Thursday, December 1, 2016

Esau's Clothes

Rebecca then took her older son Esau’s best clothing (literally: “his desired clothing”), which she had in her keeping, and put them on her younger son Jacob.                                    Genesis 27:15
Rashi (in his second comment) explains the adjective “desired” thus: “the clothes which Nimrod desired.”
Pirkei D’Rebbi Eliezer [chapter 24] presents an interesting and curious version of the Midrash, explaining that these clothes, which Nimrod desired, were the leather garments which the Creator made for Adam and Eve after they sinned in the Garden of Eden [Genesis 3:21]:
Rabbi Yehuda the Prince says: Esau, brother of Jacob, saw Nimrod wearing the garments which the Holy One, blessed be He had made for Adam and Eve, desired them and killed Nimrod and took the garments from him.
The obvious questions are how the garments made by God Himself for the first human couple came into the possession of Nimrod and why is it that Esau was so desirous of having these garments?
The kabbalistic approach [Zohar, Genesis 141] that Jacob constituted the rectification of the first sin of Adam can provide an answer to our questions.
Clothing is something external to a person, which in some sense hides the person’s essence. The leather garments thus represent Adam’s departure from his (and mankind’s) mission in this world: to serve the Creator out of free will. The evil Nimrod, who “led the entire world in rebellion against God” [Rashi, Genesis 10:8], took Adam and Eve’s garments and made them the quintessential thing, using them to completely cover the Divine image within him.
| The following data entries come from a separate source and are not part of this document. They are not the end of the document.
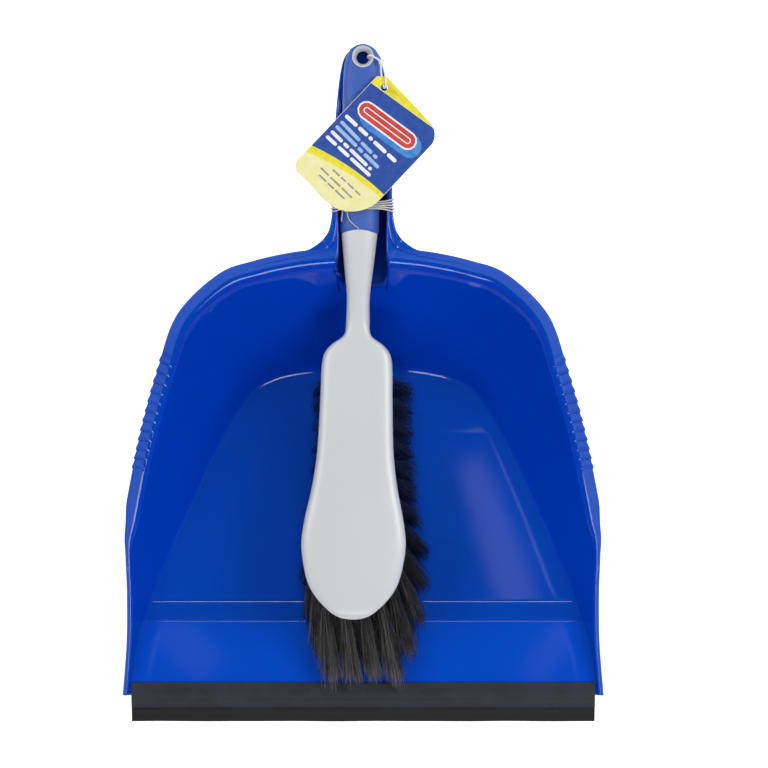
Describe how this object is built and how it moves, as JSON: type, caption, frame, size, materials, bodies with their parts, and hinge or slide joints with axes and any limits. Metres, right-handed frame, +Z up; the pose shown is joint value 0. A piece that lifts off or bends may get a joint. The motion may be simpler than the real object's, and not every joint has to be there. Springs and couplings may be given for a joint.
{
  "type": "dust pan and brush set",
  "caption": "Blue scoop dust pan with a rubber lip and ribbed rim, and a grey counter brush with black bristles tied into its channel handle.",
  "frame": {"origin": "on the surface the pan rests on, under the middle of the set's bounding box", "axes": "+X across the pan to the right, +Y from the open front towards the handle, +Z up"},
  "size_m": [0.3156, 0.4373, 0.0945],
  "materials": {
    "pan_plastic": "glossy injection-moulded polypropylene, strong blue",
    "lip_rubber": "matt dark grey extruded rubber, darker thin blade",
    "brush_plastic": "light grey satin moulded plastic",
    "grip_rubber": "soft-touch blue overmould, fine matt texture",
    "bristle": "black synthetic bristle with frayed ends",
    "tie_elastic": "thin translucent grey elastic",
    "tag_card": "glossy printed card, blue panel on yellow",
    "loop_nylon": "clear white nylon loop fastener"
  },
  "bodies": {
    "pan": {"pan_shell": "pan_plastic", "rubber_lip": "lip_rubber", "tie_band": "tie_elastic"},
    "brush": {"brush_core": "brush_plastic", "brush_grip": "grip_rubber", "tag_loop": "loop_nylon", "tuft_01": "bristle", "tuft_02": "bristle", "tuft_03": "bristle", "tuft_04": "bristle", "tuft_05": "bristle", "tuft_06": "bristle", "tuft_07": "bristle", "tuft_08": "bristle", "tuft_09": "bristle", "tuft_10": "bristle", "tuft_11": "bristle", "tuft_12": "bristle", "tuft_13": "bristle", "tuft_14": "bristle", "tuft_15": "bristle", "tuft_16": "bristle", "tuft_17": "bristle", "tuft_18": "bristle", "tuft_19": "bristle", "tuft_20": "bristle", "tuft_21": "bristle", "tuft_22": "bristle", "tuft_23": "bristle", "tuft_24": "bristle", "tuft_25": "bristle", "tuft_26": "bristle", "tuft_27": "bristle", "tuft_28": "bristle", "tuft_29": "bristle", "tuft_30": "bristle", "tuft_31": "bristle", "tuft_32": "bristle", "tuft_33": "bristle", "tuft_34": "bristle", "tuft_35": "bristle", "tuft_36": "bristle", "tuft_37": "bristle", "tuft_38": "bristle", "tuft_39": "bristle", "tuft_40": "bristle", "tuft_41": "bristle", "tuft_42": "bristle", "tuft_43": "bristle", "tuft_44": "bristle", "tuft_45": "bristle", "tuft_46": "bristle", "tuft_47": "bristle", "tuft_48": "bristle", "tuft_49": "bristle", "tuft_50": "bristle", "tuft_51": "bristle", "tuft_52": "bristle"},
    "tag": {"hang_tag": "tag_card"}
  },
  "joints": [
    {"name": "brush_lift", "type": "slide", "parent": "pan", "child": "brush", "axis": [0, 0, 1], "range_m": [0, 0.045], "deforming": ["tie_band"]},
    {"name": "tag_swing", "type": "hinge", "parent": "brush", "child": "tag", "pos_m": [0.0138, 0.1906, 0.092], "axis": [0, 0, 1], "range_deg": [-35, 40]}
  ]
}
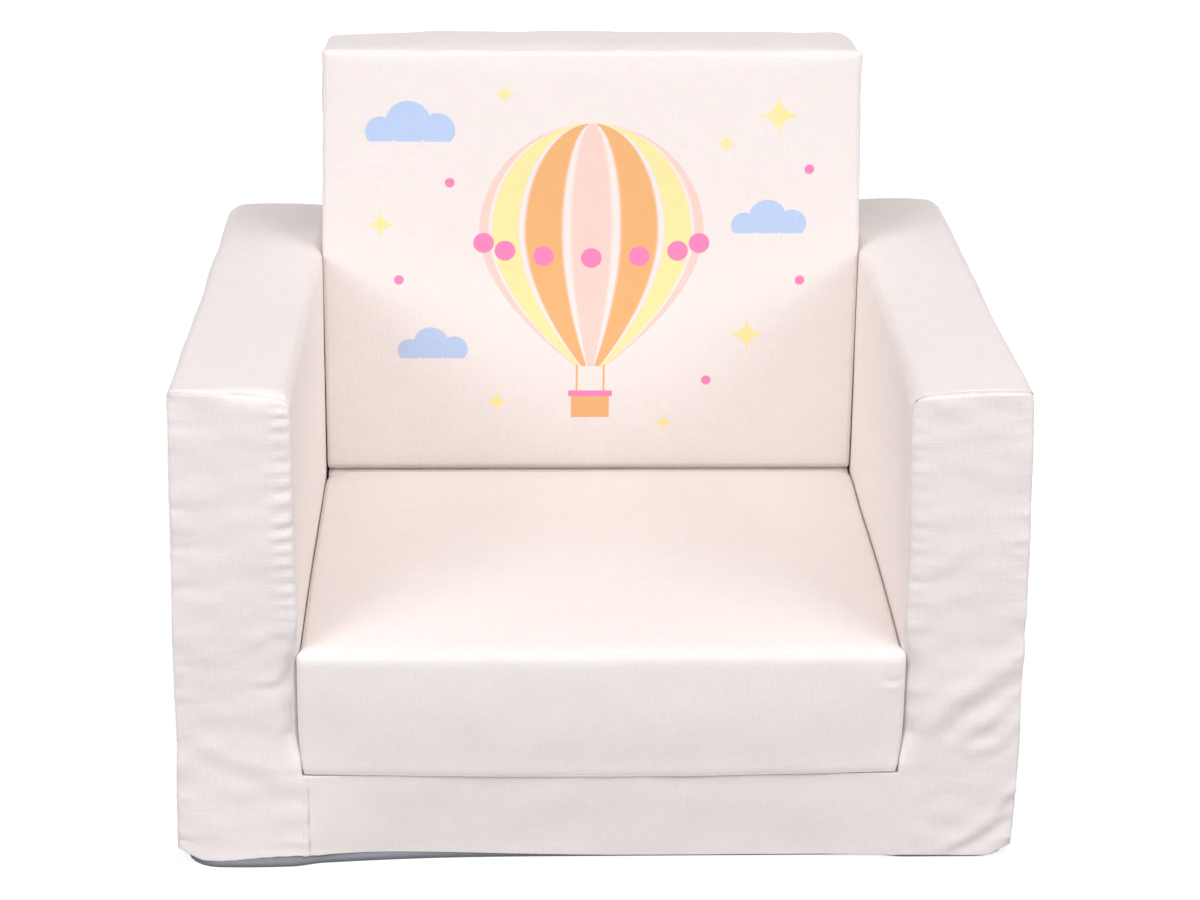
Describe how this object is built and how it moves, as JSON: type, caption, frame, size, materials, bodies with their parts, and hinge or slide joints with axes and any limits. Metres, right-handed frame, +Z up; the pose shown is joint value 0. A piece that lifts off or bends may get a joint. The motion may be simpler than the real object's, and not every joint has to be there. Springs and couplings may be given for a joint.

Esau, who is also described as a hunter [Genesis 25:27], like the evil Nimrod, the first great hunter [Genesis 10:9], desired the garments for the same reason as Nimrod, to suppress the good inclination within himself. In dressing her younger son in these garments, Rebecca brought Jacob back to the primal state of man before the sin, the aspiration to realize man’s destiny of choosing to overcome his evil inclination and do God’s will.
Jacob’s status as rectifier of the first sin is hinted in the Talmudic statement [Babylonian Talmud Bava Metzia 84a]: “the beauty of Jacob was similar to that of Adam,” as elucidated by Tzror haMor, who comments: “the primal beauty and pleasantness of Adam departed when he sinned, and Jacob achieved these when he received Isaac's blessing, and the land returned to its original beauty and was redeemed from its curse.”